TASK BRIEF:
Take the data below and extract the lines from the one with "# ---- place" to the one with "obj.matrix_world = Matrix.Identity(4)", inclusive, exactly as written.

STORED ROWS:
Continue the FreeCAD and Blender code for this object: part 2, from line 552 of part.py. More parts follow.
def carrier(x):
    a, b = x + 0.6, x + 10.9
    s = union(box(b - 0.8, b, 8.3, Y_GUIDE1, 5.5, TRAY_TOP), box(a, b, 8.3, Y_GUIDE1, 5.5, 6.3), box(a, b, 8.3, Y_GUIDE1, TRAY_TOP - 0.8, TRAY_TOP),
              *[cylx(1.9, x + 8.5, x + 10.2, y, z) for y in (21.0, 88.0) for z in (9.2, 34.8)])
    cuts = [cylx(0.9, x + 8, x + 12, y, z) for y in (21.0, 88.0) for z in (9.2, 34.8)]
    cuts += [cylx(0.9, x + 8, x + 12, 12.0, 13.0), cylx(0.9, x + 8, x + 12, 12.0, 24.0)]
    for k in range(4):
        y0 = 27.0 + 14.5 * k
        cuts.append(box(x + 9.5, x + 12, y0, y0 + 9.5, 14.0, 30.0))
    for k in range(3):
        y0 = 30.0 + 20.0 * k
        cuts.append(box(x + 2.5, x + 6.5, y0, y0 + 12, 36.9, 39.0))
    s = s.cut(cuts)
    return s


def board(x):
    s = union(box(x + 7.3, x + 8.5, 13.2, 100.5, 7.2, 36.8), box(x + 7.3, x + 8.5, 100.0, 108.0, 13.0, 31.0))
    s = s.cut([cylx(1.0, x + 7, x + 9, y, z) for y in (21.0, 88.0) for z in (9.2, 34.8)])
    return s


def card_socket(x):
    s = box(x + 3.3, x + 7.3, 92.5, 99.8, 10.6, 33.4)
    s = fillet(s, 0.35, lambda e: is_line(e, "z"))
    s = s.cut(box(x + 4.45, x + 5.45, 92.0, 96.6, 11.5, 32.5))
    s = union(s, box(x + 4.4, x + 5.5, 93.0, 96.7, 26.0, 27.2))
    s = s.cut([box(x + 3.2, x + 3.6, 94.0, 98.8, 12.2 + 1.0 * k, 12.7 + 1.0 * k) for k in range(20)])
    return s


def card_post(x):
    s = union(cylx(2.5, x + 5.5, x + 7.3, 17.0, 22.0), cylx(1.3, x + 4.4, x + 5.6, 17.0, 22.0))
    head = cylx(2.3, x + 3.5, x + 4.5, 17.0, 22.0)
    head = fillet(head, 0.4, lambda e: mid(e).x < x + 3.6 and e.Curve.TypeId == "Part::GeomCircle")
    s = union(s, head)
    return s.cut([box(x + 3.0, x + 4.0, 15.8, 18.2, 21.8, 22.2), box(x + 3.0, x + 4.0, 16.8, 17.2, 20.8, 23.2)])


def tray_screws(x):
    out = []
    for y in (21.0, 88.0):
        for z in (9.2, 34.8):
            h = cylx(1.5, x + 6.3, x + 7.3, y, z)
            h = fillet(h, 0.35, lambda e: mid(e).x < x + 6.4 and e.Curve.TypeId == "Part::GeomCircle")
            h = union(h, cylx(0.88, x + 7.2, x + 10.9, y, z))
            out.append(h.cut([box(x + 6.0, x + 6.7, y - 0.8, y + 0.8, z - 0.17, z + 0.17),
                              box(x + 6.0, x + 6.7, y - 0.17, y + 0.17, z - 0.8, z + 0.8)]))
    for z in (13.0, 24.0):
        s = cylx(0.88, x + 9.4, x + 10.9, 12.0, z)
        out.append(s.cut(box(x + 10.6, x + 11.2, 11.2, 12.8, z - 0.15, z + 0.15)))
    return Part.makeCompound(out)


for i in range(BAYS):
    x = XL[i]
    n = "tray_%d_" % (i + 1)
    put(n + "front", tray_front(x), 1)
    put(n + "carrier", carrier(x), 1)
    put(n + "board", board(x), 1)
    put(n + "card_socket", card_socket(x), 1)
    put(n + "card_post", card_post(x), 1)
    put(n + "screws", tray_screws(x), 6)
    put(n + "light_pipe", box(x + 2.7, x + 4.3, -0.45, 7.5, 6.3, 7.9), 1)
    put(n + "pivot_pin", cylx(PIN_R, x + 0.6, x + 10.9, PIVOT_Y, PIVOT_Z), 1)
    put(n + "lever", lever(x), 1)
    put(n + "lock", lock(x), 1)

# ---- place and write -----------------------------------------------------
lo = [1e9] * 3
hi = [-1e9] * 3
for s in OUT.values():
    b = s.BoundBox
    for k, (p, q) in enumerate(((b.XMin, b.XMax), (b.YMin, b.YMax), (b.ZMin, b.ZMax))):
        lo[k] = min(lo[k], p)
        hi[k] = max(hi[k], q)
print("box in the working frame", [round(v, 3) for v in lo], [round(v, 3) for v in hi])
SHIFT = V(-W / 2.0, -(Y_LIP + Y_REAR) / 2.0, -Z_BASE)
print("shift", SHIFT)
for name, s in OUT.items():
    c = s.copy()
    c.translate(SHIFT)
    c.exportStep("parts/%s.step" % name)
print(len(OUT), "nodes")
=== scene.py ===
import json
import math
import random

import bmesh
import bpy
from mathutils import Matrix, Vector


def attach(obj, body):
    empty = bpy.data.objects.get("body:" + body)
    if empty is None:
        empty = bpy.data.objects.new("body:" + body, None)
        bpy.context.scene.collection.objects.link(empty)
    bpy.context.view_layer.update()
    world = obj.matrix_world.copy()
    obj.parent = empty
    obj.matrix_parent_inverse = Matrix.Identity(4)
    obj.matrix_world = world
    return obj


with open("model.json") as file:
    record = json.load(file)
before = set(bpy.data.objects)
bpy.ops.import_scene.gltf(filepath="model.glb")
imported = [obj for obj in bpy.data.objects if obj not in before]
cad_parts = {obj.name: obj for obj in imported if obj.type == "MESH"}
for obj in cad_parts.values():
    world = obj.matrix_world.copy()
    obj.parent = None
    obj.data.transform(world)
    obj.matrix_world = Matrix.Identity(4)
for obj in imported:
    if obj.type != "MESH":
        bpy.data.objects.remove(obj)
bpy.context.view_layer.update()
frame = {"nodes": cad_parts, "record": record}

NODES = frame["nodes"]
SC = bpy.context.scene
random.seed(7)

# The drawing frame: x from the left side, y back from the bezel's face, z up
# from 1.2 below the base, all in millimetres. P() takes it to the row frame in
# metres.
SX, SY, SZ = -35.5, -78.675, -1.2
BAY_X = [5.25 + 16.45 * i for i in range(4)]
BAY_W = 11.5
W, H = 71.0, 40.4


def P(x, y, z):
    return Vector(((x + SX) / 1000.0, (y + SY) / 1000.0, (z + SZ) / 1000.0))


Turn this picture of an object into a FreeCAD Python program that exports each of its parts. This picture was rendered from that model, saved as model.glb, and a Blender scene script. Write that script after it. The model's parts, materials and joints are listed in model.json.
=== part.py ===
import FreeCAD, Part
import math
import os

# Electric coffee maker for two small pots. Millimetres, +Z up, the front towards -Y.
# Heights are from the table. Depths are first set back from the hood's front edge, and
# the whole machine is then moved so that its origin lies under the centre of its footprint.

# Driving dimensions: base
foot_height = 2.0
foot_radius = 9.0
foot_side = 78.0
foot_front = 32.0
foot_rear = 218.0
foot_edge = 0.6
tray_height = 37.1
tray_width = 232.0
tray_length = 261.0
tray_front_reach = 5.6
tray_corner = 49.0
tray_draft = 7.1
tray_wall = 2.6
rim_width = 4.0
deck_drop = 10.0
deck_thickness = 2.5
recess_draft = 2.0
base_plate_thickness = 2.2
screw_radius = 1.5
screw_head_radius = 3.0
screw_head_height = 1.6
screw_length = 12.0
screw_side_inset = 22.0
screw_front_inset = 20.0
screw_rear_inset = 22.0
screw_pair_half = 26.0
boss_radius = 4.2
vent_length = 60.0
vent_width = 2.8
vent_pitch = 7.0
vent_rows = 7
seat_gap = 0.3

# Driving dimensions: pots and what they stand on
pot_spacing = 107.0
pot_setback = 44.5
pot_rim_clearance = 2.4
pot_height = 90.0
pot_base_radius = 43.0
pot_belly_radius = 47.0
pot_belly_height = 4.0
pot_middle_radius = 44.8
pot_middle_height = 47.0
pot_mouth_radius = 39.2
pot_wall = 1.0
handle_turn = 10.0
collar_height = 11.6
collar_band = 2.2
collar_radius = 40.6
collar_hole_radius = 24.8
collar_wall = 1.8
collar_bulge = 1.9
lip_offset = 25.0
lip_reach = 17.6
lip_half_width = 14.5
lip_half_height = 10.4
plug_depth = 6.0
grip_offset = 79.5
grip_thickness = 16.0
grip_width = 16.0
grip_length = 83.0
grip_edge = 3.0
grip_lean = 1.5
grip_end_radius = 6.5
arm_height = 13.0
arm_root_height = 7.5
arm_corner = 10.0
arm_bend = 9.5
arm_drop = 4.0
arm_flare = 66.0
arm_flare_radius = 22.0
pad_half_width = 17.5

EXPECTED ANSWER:
# ---- place and write -----------------------------------------------------
lo = [1e9] * 3
hi = [-1e9] * 3
for s in OUT.values():
    b = s.BoundBox
    for k, (p, q) in enumerate(((b.XMin, b.XMax), (b.YMin, b.YMax), (b.ZMin, b.ZMax))):
        lo[k] = min(lo[k], p)
        hi[k] = max(hi[k], q)
print("box in the working frame", [round(v, 3) for v in lo], [round(v, 3) for v in hi])
SHIFT = V(-W / 2.0, -(Y_LIP + Y_REAR) / 2.0, -Z_BASE)
print("shift", SHIFT)
for name, s in OUT.items():
    c = s.copy()
    c.translate(SHIFT)
    c.exportStep("parts/%s.step" % name)
print(len(OUT), "nodes")
=== scene.py ===
import json
import math
import random

import bmesh
import bpy
from mathutils import Matrix, Vector


def attach(obj, body):
    empty = bpy.data.objects.get("body:" + body)
    if empty is None:
        empty = bpy.data.objects.new("body:" + body, None)
        bpy.context.scene.collection.objects.link(empty)
    bpy.context.view_layer.update()
    world = obj.matrix_world.copy()
    obj.parent = empty
    obj.matrix_parent_inverse = Matrix.Identity(4)
    obj.matrix_world = world
    return obj


with open("model.json") as file:
    record = json.load(file)
before = set(bpy.data.objects)
bpy.ops.import_scene.gltf(filepath="model.glb")
imported = [obj for obj in bpy.data.objects if obj not in before]
cad_parts = {obj.name: obj for obj in imported if obj.type == "MESH"}
for obj in cad_parts.values():
    world = obj.matrix_world.copy()
    obj.parent = None
    obj.data.transform(world)
    obj.matrix_world = Matrix.Identity(4)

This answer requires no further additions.